Quanto à inflação, apesar das chuvas, do alívio na eletricidade e da surpresa grande e agradável da baixa recente do dólar, a coisa vai mal ainda.

Cédulas de dólar americano - Rick Wilking - 3.nov.2009/Reuters

Não aconteceu a baixa do preço de commodities (coisas como petróleo, grãos, minérios). A safra recorde de grãos murchou por causa da seca no Sul, com perdas na soja e problemas no milho e no arroz, o que também encarece óleos e rações, o que bate no preço das carnes.

É possível que a situação ainda piore, por causa da guerra ou quase-guerra na Ucrânia, que afeta preços de petróleo, gás natural, grãos e óleo de cozinha, pelo menos. A inflação de alimentos no Brasil voltou a dar uma piorada também por causa das chuvas que prejudicaram as hortas.

Os preços da indústria continuam pressionados, como diz o clichê de mercado, por causa do dólar muito caro até dezembro e pela persistente escassez mundial de insumos. Os problemas de abastecimento das fábricas demoram a passar até por causa da ômicron, de que pouco e cada vez menos se fala, mas que provoca distúrbios econômicos e mata muita gente (mais de 800 pessoas por dia no Brasil, mas esquecemos desse assunto).

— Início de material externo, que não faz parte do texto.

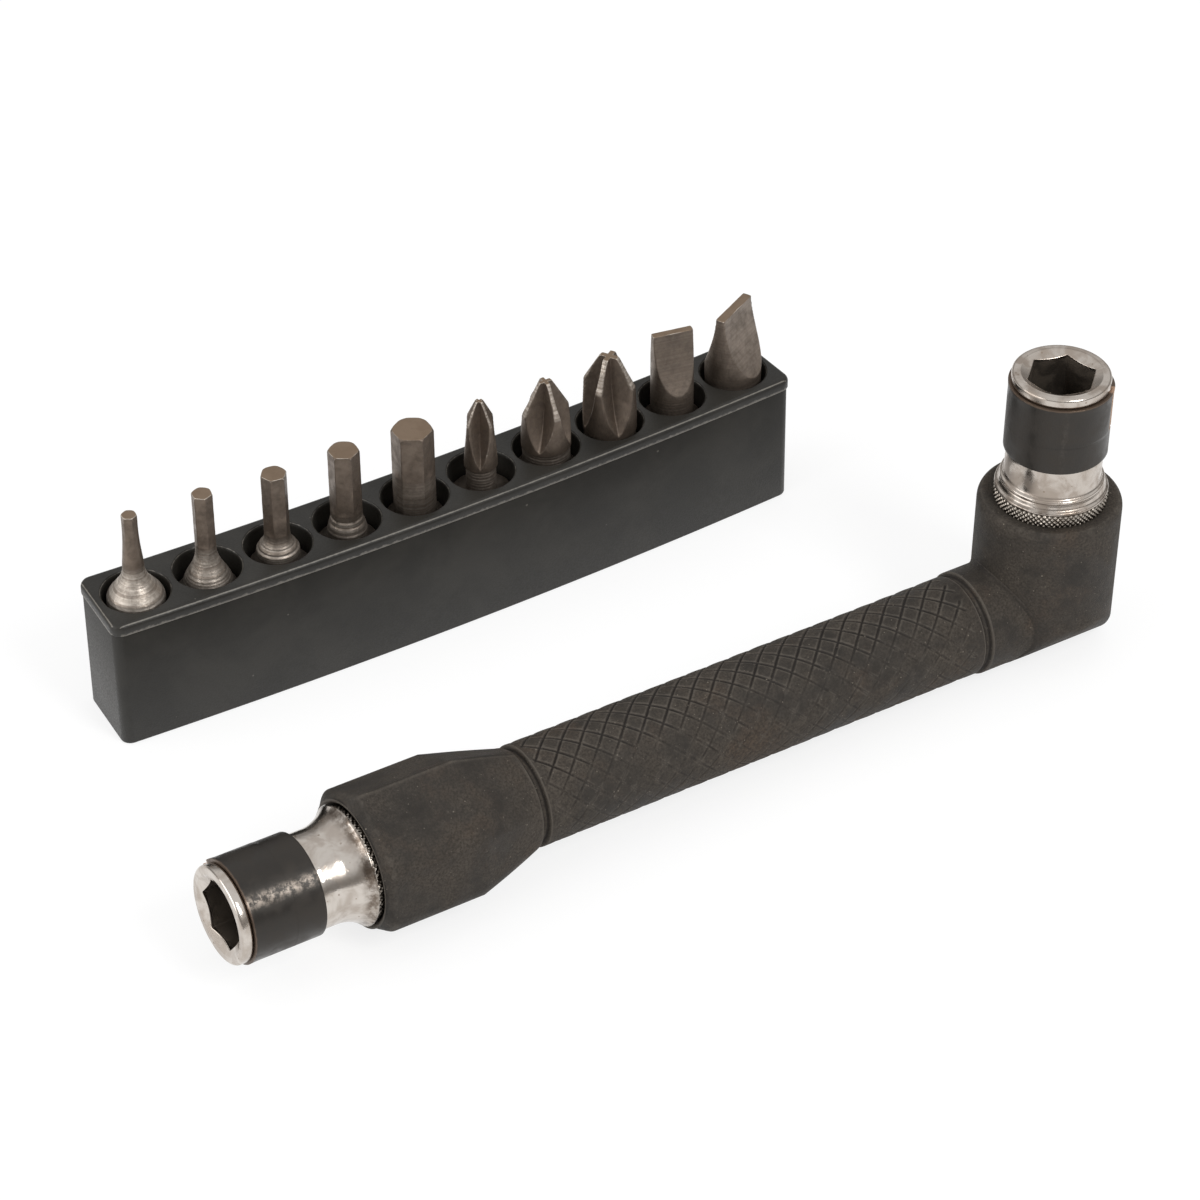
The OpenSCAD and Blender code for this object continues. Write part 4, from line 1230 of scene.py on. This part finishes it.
def buildFloor():
    mesh = bpy.data.meshes.new("paleFloor")
    half, z = studio["floorHalf"], -studio["floorDrop"]
    corners = [(-half, -half, z), (half, -half, z), (half, half, z), (-half, half, z)]
    mesh.from_pydata(corners, [], [(0, 1, 2, 3)])
    floor = linked("paleFloor", mesh)
    material = bpy.data.materials.new("paleFloor")
    material.use_nodes = True
    shader = material.node_tree.nodes["Principled BSDF"]
    shader.inputs["Base Color"].default_value = (studio["floor"],) * 3 + (1.0,)
    shader.inputs["Roughness"].default_value = 0.9
    shader.inputs["Specular IOR Level"].default_value = 0.1
    tree = material.node_tree
    glow = tree.nodes.new("ShaderNodeEmission")
    both = tree.nodes.new("ShaderNodeMixShader")
    seen = mathNode(tree, "MULTIPLY", whiteShare(tree, 1.0), studio["glow"])
    tree.links.new(seen, both.inputs[0])
    tree.links.new(shader.outputs[0], both.inputs[1])
    tree.links.new(glow.outputs[0], both.inputs[2])
    glow.inputs["Strength"].default_value = studio["glowStrength"]
    tree.links.new(both.outputs[0], tree.nodes["Material Output"].inputs["Surface"])
    mesh.materials.append(material)


view = {"azimuth": -32.33, "elevation": 38.513, "roll": -0.529, "distance": 489.32, "lens": 135.56,
        "sensor": 36.0, "target": (9.873, 11.302, 0.0)}


def buildCamera():
    azimuth, elevation, roll = (math.radians(view[k]) for k in ("azimuth", "elevation", "roll"))
    level = math.cos(elevation)
    forward = Vector((-math.sin(azimuth) * level, math.cos(azimuth) * level, -math.sin(elevation)))
    right = forward.cross(Vector((0, 0, 1))).normalized()
    up = right.cross(forward)
    across = right * math.cos(roll) + up * math.sin(roll)
    upward = up * math.cos(roll) - right * math.sin(roll)
    camera = linked("photoView", bpy.data.cameras.new("photoView"))
    camera.data.sensor_width = view["sensor"]
    camera.data.lens = view["lens"]
    camera.data.clip_start = 0.01
    camera.matrix_world = axesPlace(
        (across, upward, -forward), (Vector(view["target"]) - forward * view["distance"]) * mm)
    bpy.context.scene.camera = camera


buildWorld()
buildFloor()
for name, (place, size, power) in studio["lamps"].items():
    softBox(name, place, size, power)
buildCamera()
bpy.context.scene.view_settings.view_transform = "Standard"

print("scene ready")
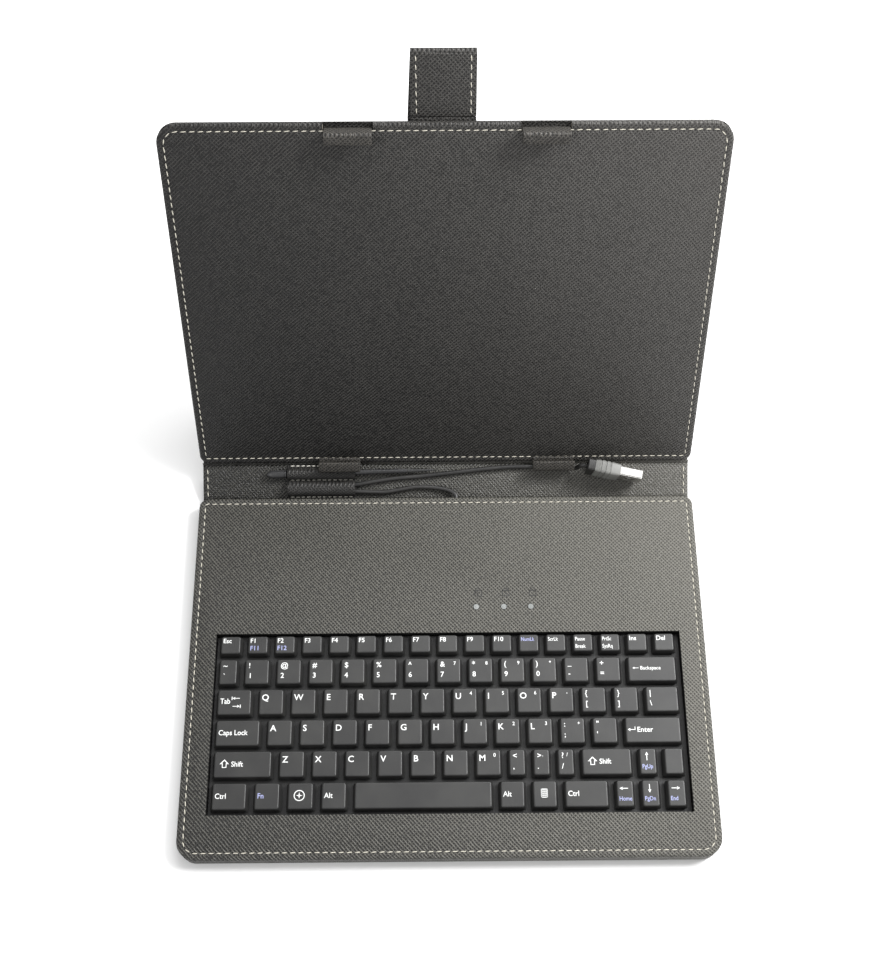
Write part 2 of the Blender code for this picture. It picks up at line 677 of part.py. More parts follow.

O IPCA-15 foi a 10,8% ao ano em fevereiro (taxa acumulada nos últimos 12 meses dessa versão do IPCA que mede a variação de preços de meados de um mês a meados do mês seguinte). A inflação de alimentos, que chegou a 19% ao ano em fevereiro de 2021, subia mais devagar, mas voltou a acelerar para 9,5% em fevereiro.

Bolsonaro e cúmplices tentam se virar. O governo federal tentou faturar o reajuste previsto de mais de 33% para professores do ensino básico. Vai tentar passar esse saque de R$ 1.000 do FGTS, o que alivia a vida de uns 40 milhões. A renegociação do Fies (o financiamento público de mensalidade de faculdade privada) começa em março e pode ajudar 1 milhão de estudantes (ou ex-estudantes).

Parece que foram para a gaveta as ideias desastrosas de reduzir impostos de combustíveis ao custo de dezenas de bilhões, mas deve haver alguma redução de imposto, para o diesel e para produtos industrializados. Sabe-se lá se ou quando tais cortes de tributos vão chegar aos preços, mas é uma tentativa que o demagogo pode alardear.

Mais que isso, a redução de impostos pode até resultar em algum pequeno estímulo econômico, embora não se saiba na mão de quem esse dinheiro vá cair. Se aparecer também o dinheiro do FGTS, mais um tico de ajuda.

É tudo muito pouco e sujeito aos solavancos grandes que virão ao longo do ano —ainda pode haver guerra feia, ainda haverá aumento de taxas de juros nos EUA, a campanha eleitoral pode balançar dólar e juros por aqui, a depender dos disparates que vamos ouvir na campanha.

É pouco, ressalte-se. Mas, por ora, Bolsonaro joga para perder de pouco no primeiro turno. Indo para o segundo, fica viva inclusive a oportunidade de promover um tumulto golpista.